Larnaca district bore the brunt of the high winds and rain that hit Cyprus, while power cuts, flooding and fallen trees were reported Tuesday, in other areas.
Several roads in the Larnaca area were flooded by the torrential rain that fell throughout the night with police saying those in the Kamares area were particularly affected. Kranidiotis Machairiotis street as well as several others in Larnaca became impassable and were closed.
“The water comes into our homes, we can’t live in our own homes, our cars are damaged,” one Larnaca resident said.
“This year we’re going the legal route,” another asserted, referring to the previous time their properties suffered extensive damage in December 2014, following a similar incident of heavy rainfall.
“I’ll go to the courts, I’ll get lawyers.”
Residents who suffered through the 2014 disaster complained that they were treated to hollow promises and received ridiculously little money in government aid.
“We had the same problem two years ago,” a resident in a flooded neighbourhood said.
“What can we do? Should we move our homes?”
Larnaca district officer Odysseas Hadjistephanou dismissed claims that the situation in Kamares was dire and accused the media of broadcasting exaggerated reports of the circumstances. He maintained that significant building had been carried out for the community and emphasised the work undertaken to prevent water breaching the barriers of a nearby river, as had happened countless times in the past.
Local residents accused him of being ill-informed after he went on national radio saying only three basements had been flooded.
Responding to the criticism late on Tuesday, Hadjistephanou repeated his claims of “limited damage to 21 homes, 8 business establishments, 29 cars, and two motorcycles”.
“These figures arise from reports of Larnaca district office officials who visited the affected areas from the start of the incident until late on Tuesday,” he said.
“Measures to address this particular problem fall under two categories. The first comprises 12 actions and construction projects that were decided and implemented immediately following the December 2014 floods. The second category comprises works that will be proposed by an anti-flooding study, which must be concluded by August 2017.
Several vehicles, including a police car, were immobilised by the flooding and the fire service worked throughout the night helping trapped drivers.
“More than 70 calls for assistance were received in the Larnaca area alone,” Andreas Ketti of the fire service said. “These mainly concerned moving cars, pumping water from basements, unblocking drainage channels and moving trees that had fallen due to the strong winds.”
Ketti said a handful of calls were dealt with in the free Famagusta areas, while in Limassol and Paphos seven and three trees respectively, had to be moved.
Power cuts were also sustained in various parts of the island as power lines were brought down, with a number of communities in the districts of Limassol and Paphos being affected. Earlier on Tuesday Monovolikos and Polemidia were reported to still be without power.

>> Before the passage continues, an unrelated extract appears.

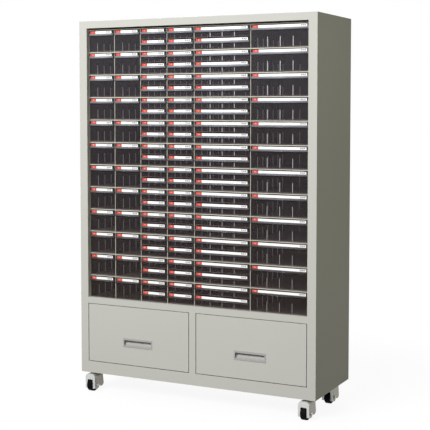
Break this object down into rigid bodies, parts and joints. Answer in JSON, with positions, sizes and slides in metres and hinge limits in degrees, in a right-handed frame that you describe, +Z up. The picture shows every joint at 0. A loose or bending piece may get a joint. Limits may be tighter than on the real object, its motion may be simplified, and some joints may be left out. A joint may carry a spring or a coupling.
{
  "type": "parts bin cabinet",
  "caption": "Steel cabinet on swivel casters with a grid of small smoked see-through drawers above two wide steel drawers with recessed pulls.",
  "frame": {"origin": "on the floor, under the middle of the cabinet", "axes": "+Z up, drawers open towards -Y, +X to the right seen from the front"},
  "size_m": [0.97, 0.3554, 1.425],
  "materials": {
    "cabinet_paint": "satin powder coat, warm light grey",
    "smoked_plastic": "smoked see-through polystyrene",
    "pull_plastic": "grey moulded",
    "zinc_steel": "bright zinc plate",
    "dark_steel": "dark plated steel",
    "caster_paint": "light grey coated pressing",
    "wheel_rubber": "black rubber"
  },
  "bodies": {
    "cabinet": {"left_side_panel": "cabinet_paint", "right_side_panel": "cabinet_paint", "top_panel": "cabinet_paint", "back_panel": "cabinet_paint", "base_panel": "cabinet_paint", "deck_panel": "cabinet_paint", "centre_post": "cabinet_paint", "column_partitions": "cabinet_paint", "row_shelves": "cabinet_paint", "drawer_runners": "cabinet_paint", "slide_brackets": "cabinet_paint", "slide_outer_members": "zinc_steel", "caster_top_plates": "dark_steel", "caster_stiffeners": "cabinet_paint", "caster_bolts": "zinc_steel", "tall_narrow_drawers": "smoked_plastic", "low_narrow_drawers": "smoked_plastic", "low_wide_drawers": "smoked_plastic", "tall_wide_drawers": "smoked_plastic"},
    "drawer_r4_c1": {"drawer_r4_c1": "smoked_plastic"},
    "drawer_r9_c1": {"drawer_r9_c1": "smoked_plastic"},
    "drawer_r4_c2": {"drawer_r4_c2": "smoked_plastic"},
    "drawer_r9_c2": {"drawer_r9_c2": "smoked_plastic"},
    "drawer_r4_c3_upper": {"drawer_r4_c3_upper": "smoked_plastic"},
    "drawer_r4_c3_lower": {"drawer_r4_c3_lower": "smoked_plastic"},
    "drawer_r9_c3_upper": {"drawer_r9_c3_upper": "smoked_plastic"},
    "drawer_r9_c3_lower": {"drawer_r9_c3_lower": "smoked_plastic"},
    "drawer_r4_c4_upper": {"drawer_r4_c4_upper": "smoked_plastic"},
    "drawer_r4_c4_lower": {"drawer_r4_c4_lower": "smoked_plastic"},
    "drawer_r9_c4_upper": {"drawer_r9_c4_upper": "smoked_plastic"},
    "drawer_r9_c4_lower": {"drawer_r9_c4_lower": "smoked_plastic"},
    "drawer_r4_c5_upper": {"drawer_r4_c5_upper": "smoked_plastic"},
    "drawer_r4_c5_lower": {"drawer_r4_c5_lower": "smoked_plastic"},
    "drawer_r9_c5_upper": {"drawer_r9_c5_upper": "smoked_plastic"},
    "drawer_r9_c5_lower": {"drawer_r9_c5_lower": "smoked_plastic"},
    "drawer_r4_c6": {"drawer_r4_c6": "smoked_plastic"},
    "drawer_r9_c6": {"drawer_r9_c6": "smoked_plastic"},
    "left_drawer": {"left_drawer_tray": "cabinet_paint", "left_drawer_front": "cabinet_paint", "left_drawer_pull": "pull_plastic", "left_slide_inner_members": "zinc_steel"},
    "left_slide_middle": {"left_slide_middle_members": "zinc_steel"},
    "right_drawer": {"right_drawer_tray": "cabinet_paint", "right_drawer_front": "cabinet_paint", "right_drawer_pull": "pull_plastic", "right_slide_inner_members": "zinc_steel"},
    "right_slide_middle": {"right_slide_middle_members": "zinc_steel"},
    "front_left_caster": {"front_left_caster_fork": "caster_paint", "front_left_caster_axle": "zinc_steel"},
    "front_left_wheel": {"front_left_caster_wheel": "wheel_rubber"},
    "front_right_caster": {"front_right_caster_fork": "caster_paint", "front_right_caster_axle": "zinc_steel"},
    "front_right_wheel": {"front_right_caster_wheel": "wheel_rubber"},
    "rear_left_caster": {"rear_left_caster_fork": "caster_paint", "rear_left_caster_axle": "zinc_steel"},
    "rear_left_wheel": {"rear_left_caster_wheel": "wheel_rubber"},
    "rear_right_caster": {"rear_right_caster_fork": "caster_paint", "rear_right_caster_axle": "zinc_steel"},
    "rear_right_wheel": {"rear_right_caster_wheel": "wheel_rubber"}
  },
  "joints": [
    {"name": "drawer_r4_c1_slide", "type": "slide", "parent": "cabinet", "child": "drawer_r4_c1", "axis": [0, -1, 0], "range_m": [0, 0.24]},
    {"name": "drawer_r9_c1_slide", "type": "slide", "parent": "cabinet", "child": "drawer_r9_c1", "axis": [0, -1, 0], "range_m": [0, 0.24]},
    {"name": "drawer_r4_c2_slide", "type": "slide", "parent": "cabinet", "child": "drawer_r4_c2", "axis": [0, -1, 0], "range_m": [0, 0.24]},
    {"name": "drawer_r9_c2_slide", "type": "slide", "parent": "cabinet", "child": "drawer_r9_c2", "axis": [0, -1, 0], "range_m": [0, 0.24]},
    {"name": "drawer_r4_c3_upper_slide", "type": "slide", "parent": "cabinet", "child": "drawer_r4_c3_upper", "axis": [0, -1, 0], "range_m": [0, 0.24]},
    {"name": "drawer_r4_c3_lower_slide", "type": "slide", "parent": "cabinet", "child": "drawer_r4_c3_lower", "axis": [0, -1, 0], "range_m": [0, 0.24]},
    {"name": "drawer_r9_c3_upper_slide", "type": "slide", "parent": "cabinet", "child": "drawer_r9_c3_upper", "axis": [0, -1, 0], "range_m": [0, 0.24]},
    {"name": "drawer_r9_c3_lower_slide", "type": "slide", "parent": "cabinet", "child": "drawer_r9_c3_lower", "axis": [0, -1, 0], "range_m": [0, 0.24]},
    {"name": "drawer_r4_c4_upper_slide", "type": "slide", "parent": "cabinet", "child": "drawer_r4_c4_upper", "axis": [0, -1, 0], "range_m": [0, 0.24]},
    {"name": "drawer_r4_c4_lower_slide", "type": "slide", "parent": "cabinet", "child": "drawer_r4_c4_lower", "axis": [0, -1, 0], "range_m": [0, 0.24]},
    {"name": "drawer_r9_c4_upper_slide", "type": "slide", "parent": "cabinet", "child": "drawer_r9_c4_upper", "axis": [0, -1, 0], "range_m": [0, 0.24]},
    {"name": "drawer_r9_c4_lower_slide", "type": "slide", "parent": "cabinet", "child": "drawer_r9_c4_lower", "axis": [0, -1, 0], "range_m": [0, 0.24]},
    {"name": "drawer_r4_c5_upper_slide", "type": "slide", "parent": "cabinet", "child": "drawer_r4_c5_upper", "axis": [0, -1, 0], "range_m": [0, 0.24]},
    {"name": "drawer_r4_c5_lower_slide", "type": "slide", "parent": "cabinet", "child": "drawer_r4_c5_lower", "axis": [0, -1, 0], "range_m": [0, 0.24]},
    {"name": "drawer_r9_c5_upper_slide", "type": "slide", "parent": "cabinet", "child": "drawer_r9_c5_upper", "axis": [0, -1, 0], "range_m": [0, 0.24]},
    {"name": "drawer_r9_c5_lower_slide", "type": "slide", "parent": "cabinet", "child": "drawer_r9_c5_lower", "axis": [0, -1, 0], "range_m": [0, 0.24]},
    {"name": "drawer_r4_c6_slide", "type": "slide", "parent": "cabinet", "child": "drawer_r4_c6", "axis": [0, -1, 0], "range_m": [0, 0.24]},
    {"name": "drawer_r9_c6_slide", "type": "slide", "parent": "cabinet", "child": "drawer_r9_c6", "axis": [0, -1, 0], "range_m": [0, 0.24]},
    {"name": "left_drawer_slide", "type": "slide", "parent": "cabinet", "child": "left_drawer", "axis": [0, -1, 0], "range_m": [0, 0.28]},
    {"name": "left_slide_middle_travel", "type": "slide", "parent": "cabinet", "child": "left_slide_middle", "axis": [0, -1, 0], "range_m": [0, 0.14]},
    {"name": "right_drawer_slide", "type": "slide", "parent": "cabinet", "child": "right_drawer", "axis": [0, -1, 0], "range_m": [0, 0.28]},
    {"name": "right_slide_middle_travel", "type": "slide", "parent": "cabinet", "child": "right_slide_middle", "axis": [0, -1, 0], "range_m": [0, 0.14]},
    {"name": "front_left_caster_swivel", "type": "hinge", "parent": "cabinet", "child": "front_left_caster", "pos_m": [-0.443, -0.1325, 0.0687], "axis": [0, 0, 1], "continuous": true},
    {"name": "front_left_wheel_roll", "type": "hinge", "parent": "front_left_caster", "child": "front_left_wheel", "pos_m": [-0.44431, -0.15747, 0.025], "axis": [0.9986, -0.0523, 0], "continuous": true},
    {"name": "front_right_caster_swivel", "type": "hinge", "parent": "cabinet", "child": "front_right_caster", "pos_m": [0.443, -0.1325, 0.0687], "axis": [0, 0, 1], "continuous": true},
    {"name": "front_right_wheel_roll", "type": "hinge", "parent": "front_right_caster", "child": "front_right_wheel", "pos_m": [0.44169, -0.15747, 0.025], "axis": [0.9986, -0.0523, 0], "continuous": true},
    {"name": "rear_left_caster_swivel", "type": "hinge", "parent": "cabinet", "child": "rear_left_caster", "pos_m": [-0.443, 0.1065, 0.0687], "axis": [0, 0, 1], "continuous": true},
    {"name": "rear_left_wheel_roll", "type": "hinge", "parent": "rear_left_caster", "child": "rear_left_wheel", "pos_m": [-0.41855, 0.1013, 0.025], "axis": [0.2079, 0.9781, 0], "continuous": true},
    {"name": "rear_right_caster_swivel", "type": "hinge", "parent": "cabinet", "child": "rear_right_caster", "pos_m": [0.443, 0.1065, 0.0687], "axis": [0, 0, 1], "continuous": true},
    {"name": "rear_right_wheel_roll", "type": "hinge", "parent": "rear_right_caster", "child": "rear_right_wheel", "pos_m": [0.44169, 0.08153, 0.025], "axis": [0.9986, -0.0523, 0], "continuous": true}
  ],
  "couplings": [
    {"joint": "left_slide_middle_travel", "follows": "left_drawer_slide", "ratio": 0.5},
    {"joint": "right_slide_middle_travel", "follows": "right_drawer_slide", "ratio": 0.5}
  ]
}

“From 2.30am, due to high winds there were a number of small faults in the network in Limassol, Kolossi, Pyrgos and Kofinou stretching eastward to Larnaca and the free areas of Famagusta,” Christina Papadopoulou of the electricity authority said, adding that the authority’s teams had been mobilised and were finding alternative solutions until the faults were rectified.
Police announced that due to landslides, the road to St Nicholas Paphos Kaminaria through Tzielefos bridge had been closed to traffic.
Due to the weather conditions, police are urging drivers to be especially careful and to check the latest information on road conditions before any movements, through the police website, facebook, or twitter app. This can be downloaded for free from their site.
In an emergency weather deterioration bulletin, the met office said the weather is expected to deteriorate over Tuesday night and into Wednesday morning with the main feature being very strong winds, forecast to reach six Beaufort locally and warning the owners of small boats docked to avoid their use.
The Search and Rescue Coordination Centre has reportedly has put all staff and available floating and flying means on standby to address and assist any dangerous incidents ships and small vessels may encounter.